Peraturan Menteri Perdagangan (Permendag) Nomor 53/M-DAG/PER/8/2012 Tentang Penyelenggaraan Waralaba mensyaratkan, bahwa penyelenggaraan franchise atau waralaba harus dilakukan berdasarkan Perjanjian Waralaba. Hubungan antara Pemberi Waralaba dan Penerima Waralaba harus diformat dalam bentuk perjanjian tertulis.
Perjanjian Waralaba sama seperti perjanjian pada umumnya, harus memenuhi syarat sahnya perjanjian sebagaimana ditentukan dalam Pasal 1320 Kitab Undang-undang Hukum Perdata (KUHPerdata). Dalam Perjanjian Waralaba, syarat itu ditambah lagi dengan ketentuan-ketentuan yang lebih khusus. Persyaratan khusus itu meliputi:
- Data identitas para pihak (Pemberi dan Penerima Waralaba).
- Jenis hak kekayaan intelektual yang diwaralabakan
- Kegiatan usaha waralaba yang diperjanjikan.
- Hak dan kewajiban Pemberi Waralaba dan Penerima Waralaba: besarnya royalti, pembinaan bagi Penerima Waralaba, dan hak penggunaan kekayaan intelektual.
- Bantuan, fasilitas, bimbingan dan pelatihan serta pemasaran yang diberikan kepada Penerima Waralaba.
- Batasan wilayah usaha untuk Penerima Waralaba.
- Jangka waktu perjanjian.
- Perhitungan dan waktu pembayaran imbalan atau royalti.
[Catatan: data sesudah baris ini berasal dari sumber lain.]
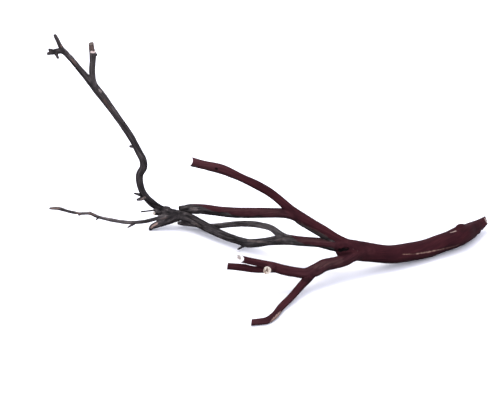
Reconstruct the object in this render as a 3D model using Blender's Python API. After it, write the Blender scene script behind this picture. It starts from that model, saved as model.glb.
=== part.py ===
"""A piece of driftwood: one dead branch, lying on three low points of its underside.

The thick trunk runs to the right and away, towards +X and +Y, and ends in an oblique broken
butt. It forks on the left into an upper, a middle and a lower limb. The upper limb carries two
red branches, the middle one runs grey and weathered into a tall crooked stem, and the lower one
carries three sawn twigs and the front twig, which touches the ground.

The origin is on the flat spot under the trunk, +Z is up and the ground is the plane z = 0.
"""

import math

import bmesh
import bpy
import numpy as np
from mathutils import Vector

MM = 0.001

# Every branch is a list of points from its root to its tip: x, y, z and radius, in millimetres.
# Roots start inside the branch that carries them, so that the wood grows out of it.
TRUNK = [
    (131, 108, 20, 6.5),
    (116, 94, 17.7, 8.2),
    (102, 80, 17, 10),
    (91, 69, 16, 12.8),
    (82, 60, 16, 14.4),
    (61, 38, 18.5, 17),
    (41, 23, 17, 16.4),
    (21, 11, 16.5, 15.8),
    (-1, -1, 14.2, 16),
    (-35, -21, 17.8, 14.6),
    (-72, -40, 22.8, 13.8),
    (-108, -52, 33.4, 14.5),
    (-131, -60, 41, 15.4),
    (-155, -67, 47, 13.8),
]
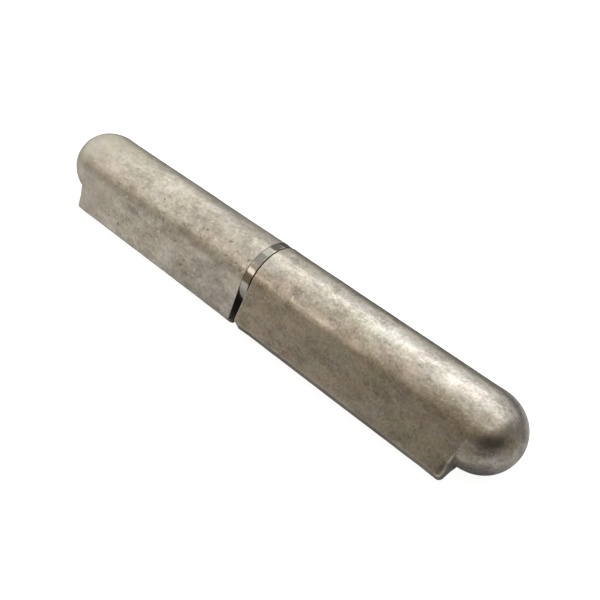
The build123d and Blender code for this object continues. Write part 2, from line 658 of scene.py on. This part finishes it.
def object_place(tree):
    """The place on a piece, in the hinge's own coordinates."""
    return node(tree, "ShaderNodeTexCoord", "Object")


def point_value(tree, name):
    """A value that the leaf's rule stored on the points."""
    return Term(tree, node(tree, "ShaderNodeAttribute", "Fac", settings={"attribute_name": name}))


def tumbled_steel(name, group, seed, grain, pitting, rough, light, dark, tinting, bump, calm_end=None):
    """Bare cast stainless after tumbling, its colour between a light and a dark grey, in warm, cool and
    rosy tints. Edges are lighter, as worn bare metal and partly as a painted highlight along the rounds,
    and the turned mating end is painted darker, as shade in the narrow gap between the parts. A calm
    end is a stretch along X over which the marks grow to their full strength."""
    material, tree, surface = new_material(name)
    finish = tree.nodes.new("ShaderNodeGroup")
    finish.node_tree = group
    feed(tree, object_place(tree), finish.inputs["Vector"])
    feed(tree, seed, finish.inputs["Seed"])
    feed(tree, grain, finish.inputs["Grain Size"])
    feed(tree, pitting, finish.inputs["Pitting"])
    got = {socket.name: Term(tree, socket) for socket in finish.outputs}
    edge, outside = point_value(tree, "edge"), point_value(tree, "outside")
    strength = 1.0
    if calm_end:
        start, stop = calm_end
        x, _, _ = coordinates(tree, object_place(tree))
        strength = ((x - start) / (stop - start)).clamped() * (1 - CALM_MARKS) + CALM_MARKS

    mottling = got["Clouds"] * 0.5 + got["Flakes"] * 0.18 + got["Grain"] * 0.32
    tone = ((mottling - 0.5) * strength + 0.5).clamped()
    # Painted highlight in part: rounded edges go towards near-white, as worn bare metal and as a
    # highlight along the rounds
    bright = (got["Specks"] * 0.6 * strength + edge * 0.6).clamped()
    colour = blended(tree, tone, dark, light)
    colour = tinted(tree, colour, got["Warmth"], COOL, WARM, tinting)
    colour = tinted(tree, colour, got["Blush"], GREEN, ROSE, tinting)
    colour = blended(tree, bright, colour, BARE_EDGE_AND_HIGHLIGHT)
    colour = blended(tree, got["Pits"] * 0.6 * strength, colour, PIT_BROWN)
    # Painted shade: the turned mating end, the bore and its chamfer are darkened, as the narrow gap
    # between the parts shades them
    colour = blended(tree, outside, GAP_SHADE_STEEL, colour)
    roughness = rough + (0.5 - got["Clouds"]) * 0.08 + got["Pits"] * 0.1 - edge * 0.06
    height = got["Height"] * outside
    relief = node(tree, "ShaderNodeBump", Strength=bump, Distance=RELIEF, Height=height)
    feed(tree, colour, surface.inputs["Base Color"])
    feed(tree, 1.0, surface.inputs["Metallic"])
    feed(tree, roughness, surface.inputs["Roughness"])
    feed(tree, relief, surface.inputs["Normal"])
    return material


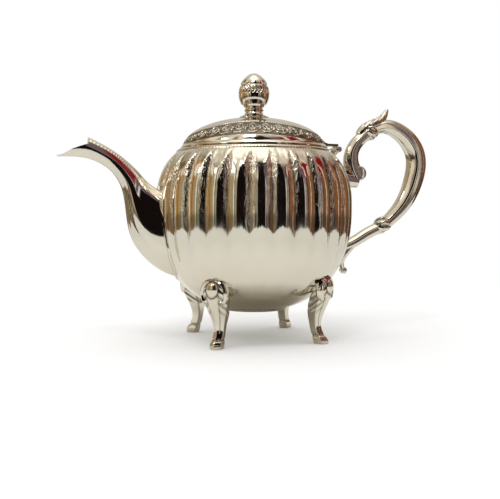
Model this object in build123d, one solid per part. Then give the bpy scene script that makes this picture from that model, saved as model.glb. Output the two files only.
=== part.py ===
from build123d import *
import math
import os

# A polished metal Moroccan teapot: a melon body on four cabriole legs, a swan-neck spout with an open
# beak, a cast C-shaped handle and a domed lid with a turned finial, hinged on the handle side.
# Millimetres, +Z up, the pot's axis on Z, the table at Z = 0, the spout towards -X, the handle towards +X.

# The melon body
BODY_RADIUS = 72.5
BELLY_Z = 97.0
LOBES = 28
LOBE_DEPTH = 3.3
LOBE_SIDES = 6
MELON_LEVELS = (24.0, 32.0, 42.0, 54.0, 68.0, 84.0, 102.0, 117.0, 126.0, 132.0, 137.5)
INNER_LEVELS = (30.0, 42.0, 60.0, 84.0, 108.0, 124.0)
BODY_WALL = 1.3
RIM_Z = 137.5
SLEEVE_WALL = 1.0
SLEEVE_DEPTH = 5.0
MOUTH_RADIUS = 50.0
RING_TOP_Z = 140.0
BASE_Z = 24.0
BASE_HOLE_RADIUS = 24.0
SEAM_Z = 62.0
BASE_THICK = 2.2
PLATE_THICK = 1.6
STRAINER_HOLE_RADIUS = 2.0

# The lid
LID_GAP = 0.3
LID_RIM_RADIUS = 54.4
DOME_RADIUS = 53.0
DOME_HEIGHT = 23.0
LID_WALL = 1.3
FLANGE_RADIUS = 49.4
FLANGE_DEPTH = 6.0
FLANGE_WALL = 1.2

# The hinge
PIN_X = 65.5
PIN_Z = 141.5
PIN_RADIUS = 1.1
PIN_PLAY = 0.05
PIN_HEAD = 0.8
KNUCKLE_RADIUS = 2.3
HINGE_HALF_WIDTH = 7.2
LID_KNUCKLE_HALF_WIDTH = 2.8

# The finial and its fixing
STUD_END_Z = 156.4
STEM_Z = 167.0
CUP_Z = 171.8
CAP_Z = 187.4
FINIAL_TOP_Z = 196.3
STUD_RADIUS = 2.0
WASHER_RADIUS = 6.0
NUT_FLATS = 7.0
NUT_HEIGHT = 3.2
WASHER_THICK = 1.0
PETALS = 12

# How many flat sides stand for a full circle, on the wide turned pieces and on the finial
WIDE_SIDES = 48
FINIAL_SIDES = 32

# The spout and the legs
SPOUT_WALL = 1.4
COLLAR_REACH = 1.8
COLLAR_RISE = 1.1
COLLAR_STATIONS = 5
LEG_ANGLES = {
    "leg_handle_left": 45,
    "leg_spout_left": 135,
    "leg_spout_right": 225,
    "leg_handle_right": 315,
}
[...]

- Cara menyelesaikan sengketa
Selain harus dibuat dalam bentuk tertulis, Perjanjian Waralaba juga harus dibuat dalam bahasa Indonesia. Jika perjanjian itu dibuat dalam bahasa asing, misalnya dalam rangka menyelenggarakan franchise dari luar negeri, maka perjanjian itu harus diterjemahkan kedalam bahasa Indonesia. Sebelum ditandatangani, naskah perjanjian harus telah disampaikan kepada Penerima Waralaba 2 minggu sebelumnya.
Pemberi Waralaba tidak dapat menunjuk Penerima Waralaba yang mempunyai hubungan pengendalian terhadap perusahaan Pemberi Waralaba, baik langsung maupun tidak langsung. Misalnya, jika Pemberi Waralaba adalah badan hukum PT, maka Pemberi Waralaba tidak dapat menunjuk Direktur perusahaan itu sebagai Penerima Waralaba. Dalam organisasi PT, Direktur merupakan pengendali langsung, sehingga ia tidak dapat ditunjuk sebagai Penerima Waralaba.
Apabila Pemberi Waralaba melakukan pemutusan perjanjian secara sepihak dengan Penerima Waralaba sebelum jangka waktunya berakhir, Pemberi Waralaba tidak dapat menunjuk Penerima Waralaba yang baru untuk mewaralabakan bisnisnya di wilayah yang sama. Penunjukan semacam itu baru dapat dilakukan apabila diantara Pemberi Waralaba dan Penerima Waralaba telah tercapai kesepakatan untuk menyelesaikan perselisihan (clean break).
Tidak hanya berakhir di Penerima Waralaba sebagai end user, Perjanjian Waralaba juga dapat memuat klausul Waralaba Lanjutan, yaitu memberikan hak kepada Penerima Waralaba untuk mewaralabakan lebih lanjut bisnis mereka. Dalam waralaba lanjutan, Penerima Waralaba dapat menunjuk Penerima Waralaba lainnya. Penerima Waralaba yang diberi hak mewaralabakan lebih lanjut ini harus memiliki dan melaksanakan sendiri minimal satu tempat usaha waralaba.
Setelah ditandatangani, Perjanjian Waralaba harus didaftarkan ke Kementerian Perdagangan. Kewajiban pendaftaran perjanjian ini ada di tangan Penerima Waralaba. Untuk waralaba dari luar negeri, di Kementerian Perdagangan perjanjian itu didaftarkan melalui Direktorat Bina Usaha Perdagangan. Untuk waralaba dalam negeri, atau penerima waralaba lanjutan, pendaftaran itu diajukan melalui kantor Dinas Perdagangan Provinsi DKI Jakarta atau ke Bupati/ Walikota dan Kantor Pelayanan Terpadu Satu Pintu (KPTSP).
Penerima Waralaba yang telah mendaftarkan perjanjian waralabanya akan menerima Surat Tanda Pendaftaran Waralaba (STPW). STPW merupakan syarat yang wajib dimiliki Penerima Waralaba dalam menyelenggarakan waralabanya. Pewaralaba yang melaksanakan bisnis waralaba namun tidak mempunyai STPW tidak dapat dikatakan sebagai pelaku usaha waralaba. (www.legalakses.com).